未成年人享有发表意见的权利,但成年人的选择权和未成年人的看法之间可能存在差异。特别是在认罪协商过程中,未成年人难免会受到父母、监护人、同龄人和警察等社会因素的影响。那么,未成年人的认罪决定很可能会受到潜在冲突角色的影响。在认罪协商过程中,未成年人及其父母或者监护人、律师都是依据自己的判断和意志作出决定,在是否认罪问题上难免存在意见冲突。在刑事司法实践中,未成年人的认罪决定倾向于顺从父母的建议。未成年人作出的决定往往与父母和监护人的建议一致。问题在于,未成年人和父母的目标可能不同,在认罪意见上发生冲突。即使辩护律师,也未必能够完全保护未成年人的最大利益。由于律师的任务是就最佳法律行动方案向未成年人提供建议,因此遵守辩护律师的建议通常符合未成年人的最大利益。然而,并不是所有的律师都会给出合理的建议,未成年人也可能与辩护律师在认罪意见上发生冲突。

尊重未成年人意见是法院诉讼传统。在诉讼过程中,法院尊重未成年人的意见,经常咨询能够表达自己偏好的儿童。比如,在儿童监护权案件中,法院会考虑儿童的偏好,而不仅仅是儿童的“最大利益”;在离婚诉讼中,通常会咨询年龄较大的孩子对监护权安排的意见。在认罪认罚从宽程序中,如果发生意见分歧,也应该咨询并尊重未成年人的意见。当未成年人自愿认罪时,即使法定代理人、辩护人对未成年人认罪有异议,认为未成年人不构成犯罪,法律也应该尊重未成年人认罪的自愿性。尊重未成年人意志就是在保护未成年人最大利益。有作者指出,可以将“有利于未成年被追诉人”的判断权交由代表国家的司法机关。在我国未成年人司法专门化的进程中,办案机关应当作出有利于未成年人的判断,明确其意见分歧解决者的地位,以保障诉讼监护制度下未成年人的利益最大化。也就是说,当未成年人与他人存在意见分歧时,双方的意见和理由都被充分尊重、传达,由司法机关以有利于未成年人为原则,作出最终裁量。

(四)确保提供有效的法律援助

联合国《儿童权利公约》第37条规定,所有被剥夺自由的儿童均有权迅速获得法律及其他适当援助,并有权向法院或其他独立公正的主管当局就其被剥夺自由一事之合法性提出异议,并有权迅速就任何此类行动得到裁定。在认罪从宽程序中,为未成年犯提供有效的法律援助,至关重要。

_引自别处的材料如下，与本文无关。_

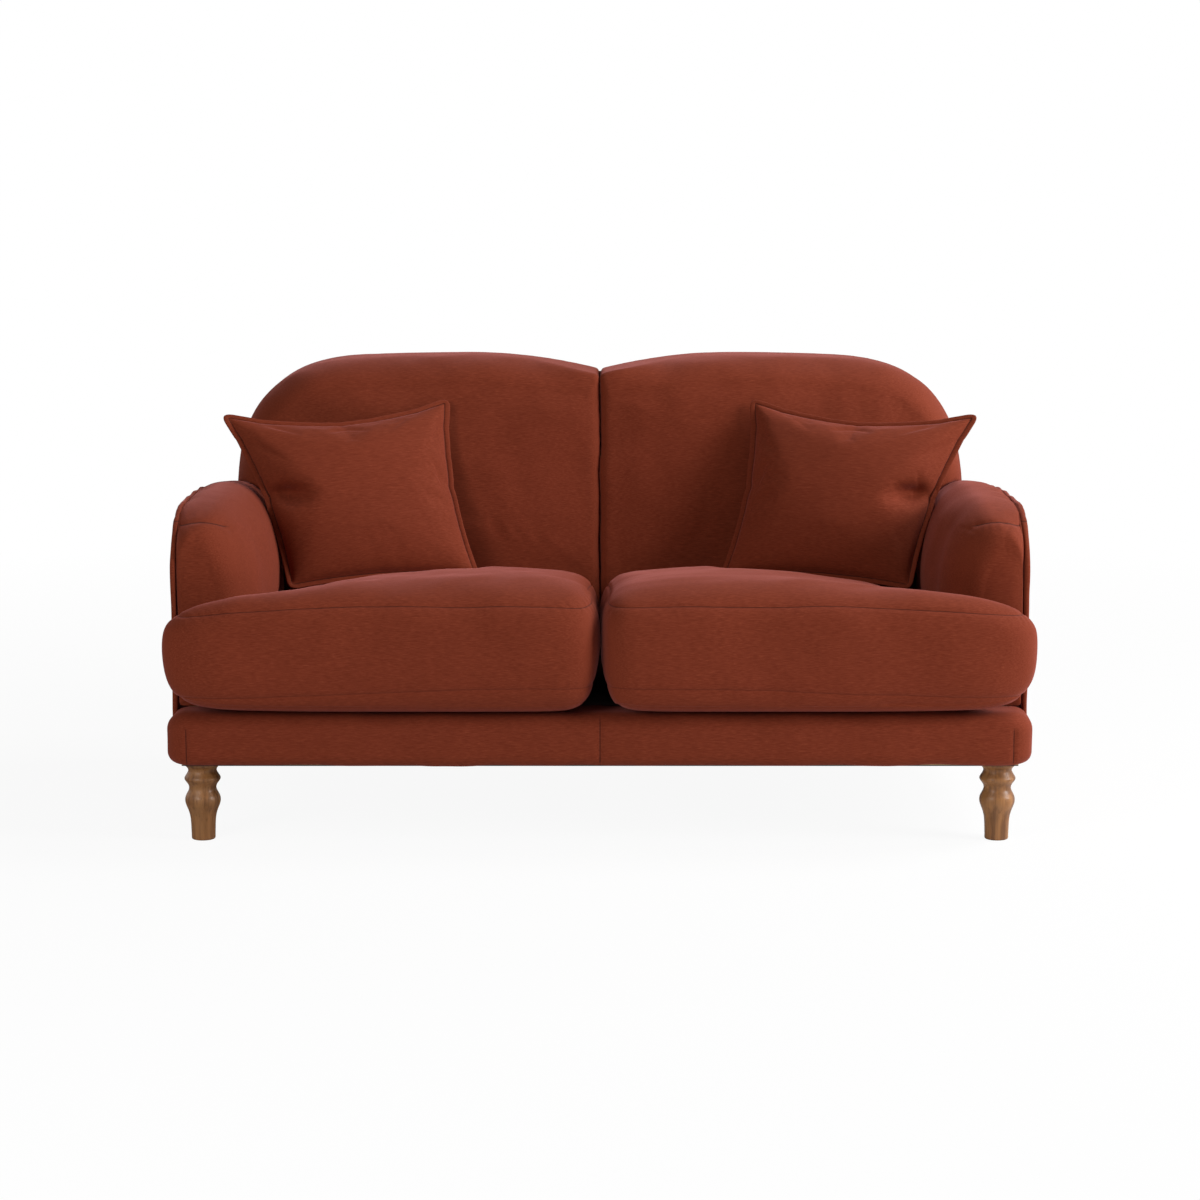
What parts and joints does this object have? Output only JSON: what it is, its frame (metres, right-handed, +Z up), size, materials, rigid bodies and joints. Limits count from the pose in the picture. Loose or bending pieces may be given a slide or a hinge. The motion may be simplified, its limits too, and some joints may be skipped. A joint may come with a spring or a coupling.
{
  "type": "high back settee",
  "caption": "Small settee with an arched split back, padded arms, seat cushions that wrap the arm fronts, scatter cushions and turned front legs.",
  "frame": {"origin": "on the floor under the middle of the settee's box", "axes": "+X to the right as seen from the front, +Y towards the back, +Z up"},
  "size_m": [1.5986, 0.96, 0.8487],
  "materials": {
    "fabric": "woven slubbed linen look, matt",
    "oak": "waxed turned oak",
    "beech": "bare planed beech",
    "plywood": "bare birch plywood",
    "webbing": "woven elastic webbing",
    "platform_cloth": "felted platform cloth",
    "dust_cloth": "black spun dust cloth",
    "foam": "cut upholstery foam in fibre wrap",
    "feather": "feather pad in cotton",
    "zip_tape": "coil zip on woven tape",
    "steel": "zinc plated, satin"
  },
  "bodies": {
    "root": {"front_rail": "beech", "rear_rail": "beech", "center_bearer": "beech", "dust_cover": "dust_cloth", "front_border": "fabric", "seat_webbing_1": "webbing", "seat_webbing_2": "webbing", "seat_webbing_3": "webbing", "seat_webbing_4": "webbing", "seat_webbing_5": "webbing", "seat_webbing_6": "webbing", "seat_deck": "platform_cloth", "back_post_center": "beech", "back_top_rail": "beech", "back_webbing_1": "webbing", "back_webbing_2": "webbing", "back_webbing_3": "webbing", "outside_back_panel": "fabric", "front_leg_left": "oak", "front_leg_right": "oak", "rear_leg_left": "oak", "rear_leg_right": "oak", "front_leg_bolt_left": "steel", "front_leg_bolt_right": "steel", "rear_leg_bolt_left": "steel", "rear_leg_bolt_right": "steel", "side_rail_left": "beech", "side_rail_right": "beech", "front_corner_block_left": "beech", "front_corner_block_right": "beech", "rear_corner_block_left": "beech", "rear_corner_block_right": "beech", "arm_board_left": "plywood", "arm_board_right": "plywood", "arm_pad_left": "fabric", "arm_pad_right": "fabric", "outside_arm_panel_left": "fabric", "outside_arm_panel_right": "fabric", "back_post_left": "beech", "back_post_right": "beech", "back_low_rail_left": "beech", "back_low_rail_right": "beech", "back_pad_left": "fabric", "back_pad_right": "fabric"},
    "seat_cushion_left": {"seat_cover_left": "fabric", "seat_core_left": "foam", "seat_zip_left": "zip_tape"},
    "zip_slider_left": {"seat_zip_slider_left": "steel"},
    "scatter_cushion_left": {"scatter_cover_left": "fabric", "scatter_pad_left": "feather", "scatter_zip_left": "zip_tape"},
    "seat_cushion_right": {"seat_cover_right": "fabric", "seat_core_right": "foam", "seat_zip_right": "zip_tape"},
    "zip_slider_right": {"seat_zip_slider_right": "steel"},
    "scatter_cushion_right": {"scatter_cover_right": "fabric", "scatter_pad_right": "feather", "scatter_zip_right": "zip_tape"}
  },
  "joints": [
    {"name": "seat_cushion_left_lift", "type": "slide", "parent": "root", "child": "seat_cushion_left", "axis": [0, 0, 1], "range_m": [0, 0.62]},
    {"name": "zip_slider_left_run", "type": "slide", "parent": "seat_cushion_left", "child": "zip_slider_left", "axis": [-1, 0, 0], "range_m": [0, 0.366]},
    {"name": "scatter_cushion_left_lift", "type": "slide", "parent": "seat_cushion_left", "child": "scatter_cushion_left", "axis": [0, 0, 1], "range_m": [0, 0.42]},
    {"name": "seat_cushion_right_lift", "type": "slide", "parent": "root", "child": "seat_cushion_right", "axis": [0, 0, 1], "range_m": [0, 0.62]},
    {"name": "zip_slider_right_run", "type": "slide", "parent": "seat_cushion_right", "child": "zip_slider_right", "axis": [1, 0, 0], "range_m": [0, 0.366]},
    {"name": "scatter_cushion_right_lift", "type": "slide", "parent": "seat_cushion_right", "child": "scatter_cushion_right", "axis": [0, 0, 1], "range_m": [0, 0.42]}
  ]
}
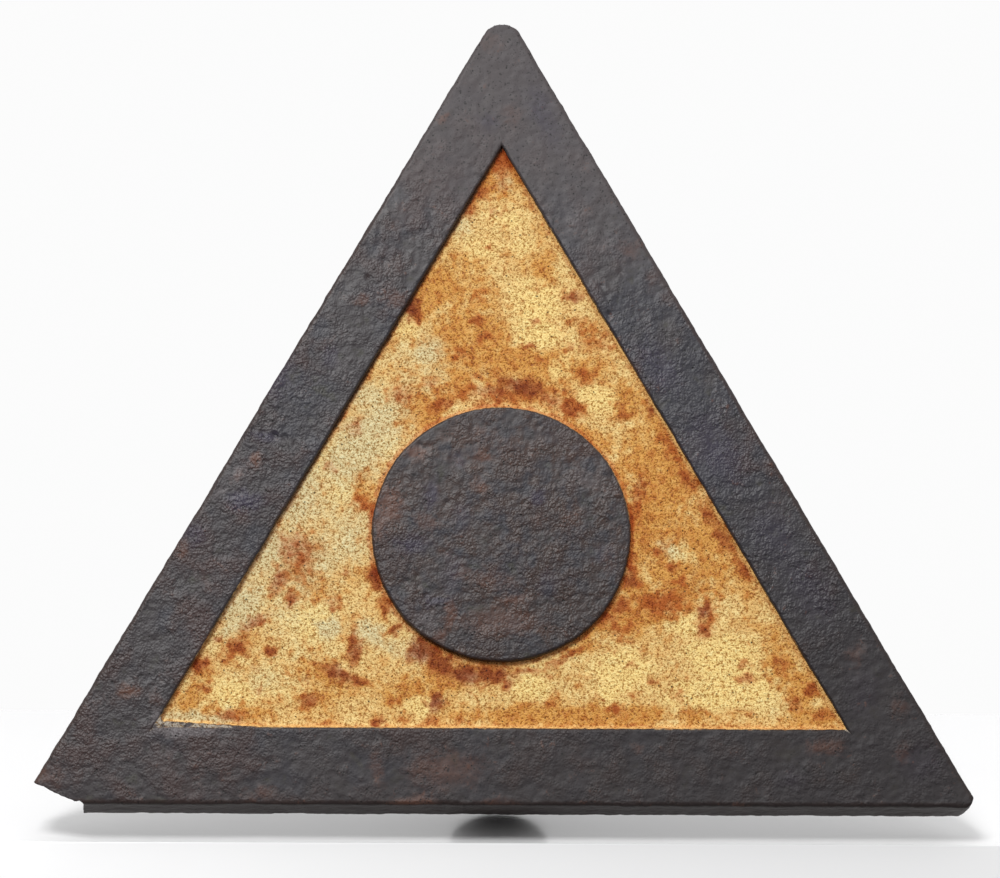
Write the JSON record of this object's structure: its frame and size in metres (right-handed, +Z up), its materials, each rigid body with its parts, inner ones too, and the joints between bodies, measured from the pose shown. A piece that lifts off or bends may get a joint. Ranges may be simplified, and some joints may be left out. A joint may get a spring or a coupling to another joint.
{
  "type": "cast iron railway sign",
  "caption": "Triangular cast iron warning sign with a raised black border and disc on a cream field, and a socket behind for a tube post.",
  "frame": {"origin": "centre of the post socket's mouth, on the post's axis", "axes": "the sign stands upright: +Z up along the post's axis, the front faces -Y, +X to the right seen from the front"},
  "size_m": [0.6488, 0.1314, 0.5609],
  "materials": {
    "field_cream": "old cream paint over sand cast iron, stained ochre and orange brown by rust",
    "border_black": "worn black paint over rough sand cast iron, with brown rust showing",
    "disc_black": "worn black paint over rough sand cast iron, slightly bluish, with rust tints",
    "back_iron": "thin old black paint over sand cast iron, browned by rust",
    "screw_steel": "rusted wrought steel with traces of black paint"
  },
  "bodies": {
    "root": {"face_plate": "field_cream", "border_left": "border_black", "border_right": "border_black", "border_bottom": "border_black", "centre_disc": "disc_black", "edge_left": "border_black", "edge_right": "border_black", "edge_bottom": "border_black", "spine_rib": "back_iron", "rib_left": "back_iron", "rib_right": "back_iron", "post_socket": "back_iron", "set_screws": "screw_steel", "lock_nuts": "screw_steel"}
  },
  "joints": []
}
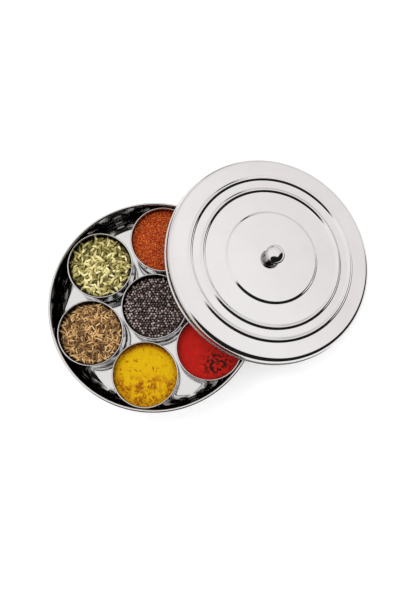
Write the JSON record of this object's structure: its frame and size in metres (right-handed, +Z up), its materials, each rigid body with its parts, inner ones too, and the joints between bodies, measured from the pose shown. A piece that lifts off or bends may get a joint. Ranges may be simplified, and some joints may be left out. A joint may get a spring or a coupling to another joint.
{
  "type": "spice box",
  "caption": "Round polished stainless steel spice box with small round cups of spice standing inside, and a ringed lid with a mushroom knob leaning on its rim.",
  "frame": {"origin": "centre of the underside of the box's flat base", "axes": "+Z up out of the box; +X to the right and +Y away from someone who faces it with the lid leaning at the right and far side"},
  "size_m": [0.3187, 0.256, 0.0676],
  "materials": {
    "box_steel": "mirror polished stainless steel, spun",
    "lid_steel": "mirror polished stainless steel, spun",
    "cup_steel": "bright polished stainless steel",
    "knob_steel": "mirror polished stainless steel, turned",
    "screw_steel": "plain stainless steel",
    "mustard": "dry black mustard seed, matt",
    "coriander": "dry coriander seed, matt",
    "chilli_flakes": "dry coarse chilli, matt",
    "fennel": "dry fennel seed, matt",
    "cumin": "dry cumin seed, matt",
    "turmeric": "dry turmeric powder, matt",
    "chilli_powder": "dry chilli powder, matt"
  },
  "bodies": {
    "box": {"box_body": "box_steel"},
    "lid": {"lid": "lid_steel", "knob": "knob_steel", "knob_screw": "screw_steel", "knob_washer": "screw_steel"},
    "cup_mustard": {"cup_mustard": "cup_steel", "fill_mustard": "mustard"},
    "cup_coriander": {"cup_coriander": "cup_steel", "fill_coriander": "coriander"},
    "cup_chilli_flakes": {"cup_chilli_flakes": "cup_steel", "fill_chilli_flakes": "chilli_flakes"},
    "cup_fennel": {"cup_fennel": "cup_steel", "fill_fennel": "fennel"},
    "cup_cumin": {"cup_cumin": "cup_steel", "fill_cumin": "cumin"},
    "cup_turmeric": {"cup_turmeric": "cup_steel", "fill_turmeric": "turmeric"},
    "cup_chilli_powder": {"cup_chilli_powder": "cup_steel", "fill_chilli_powder": "chilli_powder"}
  },
  "joints": [
    {"name": "lid_lift", "type": "slide", "parent": "box", "child": "lid", "axis": [0, 0, 1], "range_m": [0, 0.15]},
    {"name": "mustard_lift", "type": "slide", "parent": "box", "child": "cup_mustard", "axis": [0, 0, 1], "range_m": [0, 0.012]},
    {"name": "coriander_lift", "type": "slide", "parent": "box", "child": "cup_coriander", "axis": [0, 0, 1], "range_m": [0, 0.004]},
    {"name": "chilli_flakes_lift", "type": "slide", "parent": "box", "child": "cup_chilli_flakes", "axis": [0, 0, 1], "range_m": [0, 0.003]},
    {"name": "fennel_lift", "type": "slide", "parent": "box", "child": "cup_fennel", "axis": [0, 0, 1], "range_m": [0, 0.06]},
    {"name": "cumin_lift", "type": "slide", "parent": "box", "child": "cup_cumin", "axis": [0, 0, 1], "range_m": [0, 0.06]},
    {"name": "turmeric_lift", "type": "slide", "parent": "box", "child": "cup_turmeric", "axis": [0, 0, 1], "range_m": [0, 0.06]},
    {"name": "chilli_powder_lift", "type": "slide", "parent": "box", "child": "cup_chilli_powder", "axis": [0, 0, 1], "range_m": [0, 0.003]}
  ]
}
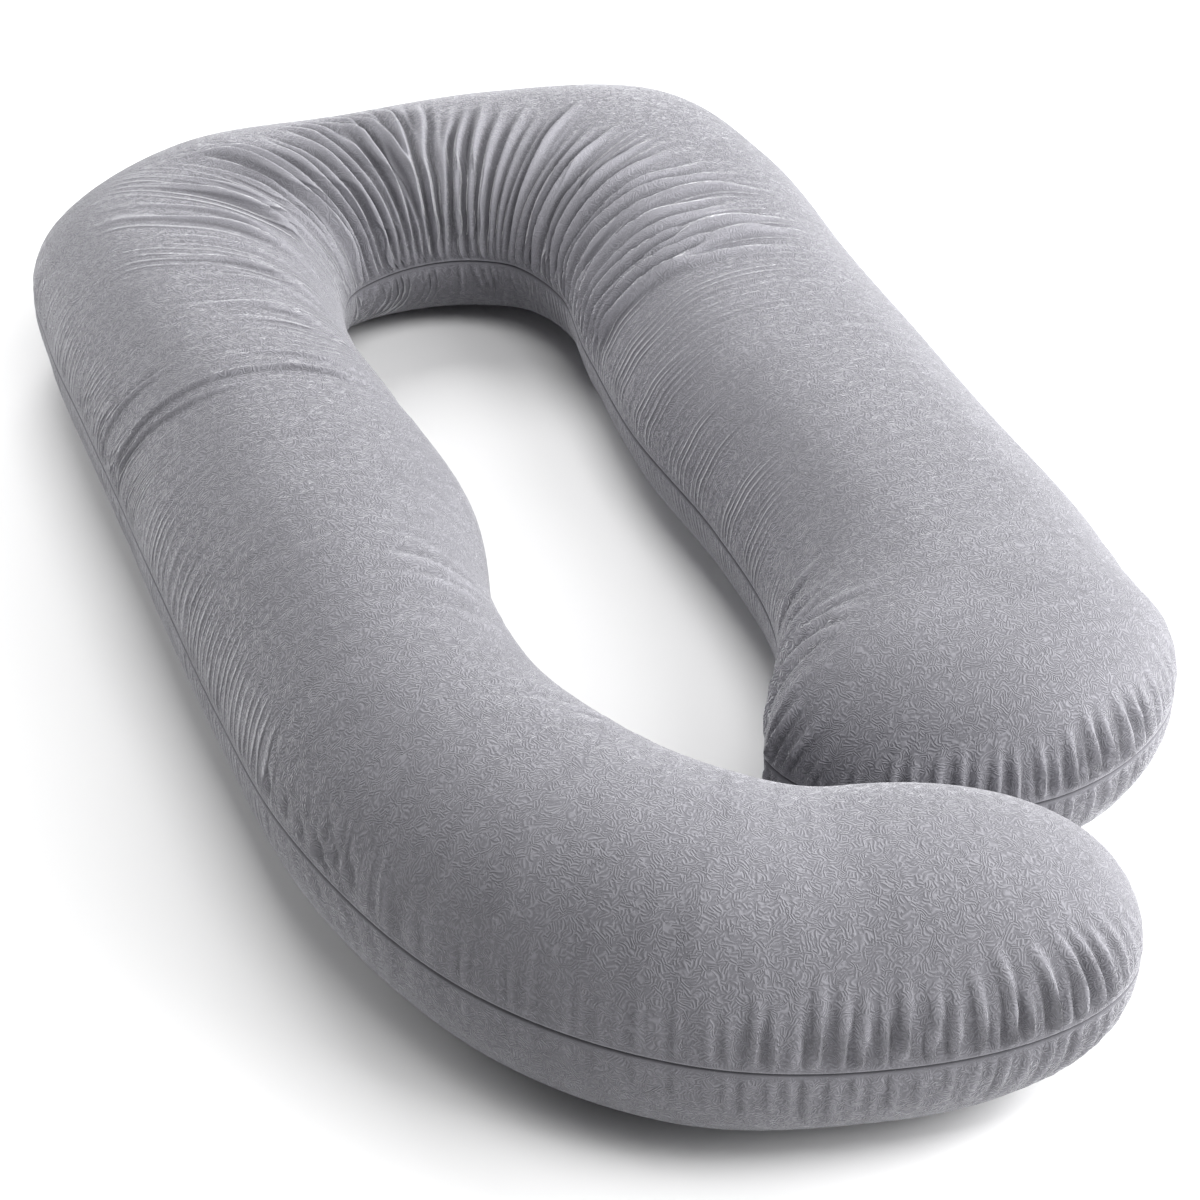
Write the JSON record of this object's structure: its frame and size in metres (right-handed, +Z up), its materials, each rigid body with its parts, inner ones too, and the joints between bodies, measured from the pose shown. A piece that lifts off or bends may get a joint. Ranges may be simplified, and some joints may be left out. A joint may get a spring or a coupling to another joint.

首先,制定强制性法律援助制度。鉴于未成年人可能仓促草率作出认罪决定,决定带有情绪性,缺乏深思熟虑,因此,必须为未成年人提供法律顾问,以确保其作出成熟的决策。国家在所有未成年人犯罪案件中提供律师服务,以确保未成年人在作出认罪决定时得到有效的援助。在未成年人适用认罪协商过程中,律师应该全程参与,以充分保障未成年人的权益。

其次,设立专门辩护律师,而不是笼统的普通律师。鉴于未成年人的生理和心理特性,对于未成年人犯罪,可以设立专门辩护律师,选择对于未成年人刑事案件有经验的律师或专业律师提供法律援助。这不仅更容易发现未成年人的犯罪心理和认罪态度,在保障其权益的同时防止其出现“认罪换刑”的情形,并且及时反馈可能存在的诱供情形,在保障司法公正的同时,也保障了未成年人的合法权益。

最后,增加律师服务时间和次数。为了保障未成年犯获得充分有效的法律援助,可以增加其与律师的接触时间和次数。由于青少年缺乏法律知识和有效认罪认罚的能力,为了保障未成年犯作出自愿的认罪认罚决定,一方面增加未成年犯作出认罪决定的时间,避免时间仓促;另一方面增加与律师接触的时间和频率,使得法律顾问可以提供有意义和客观的建议,从而帮助未成年人作出成熟决定。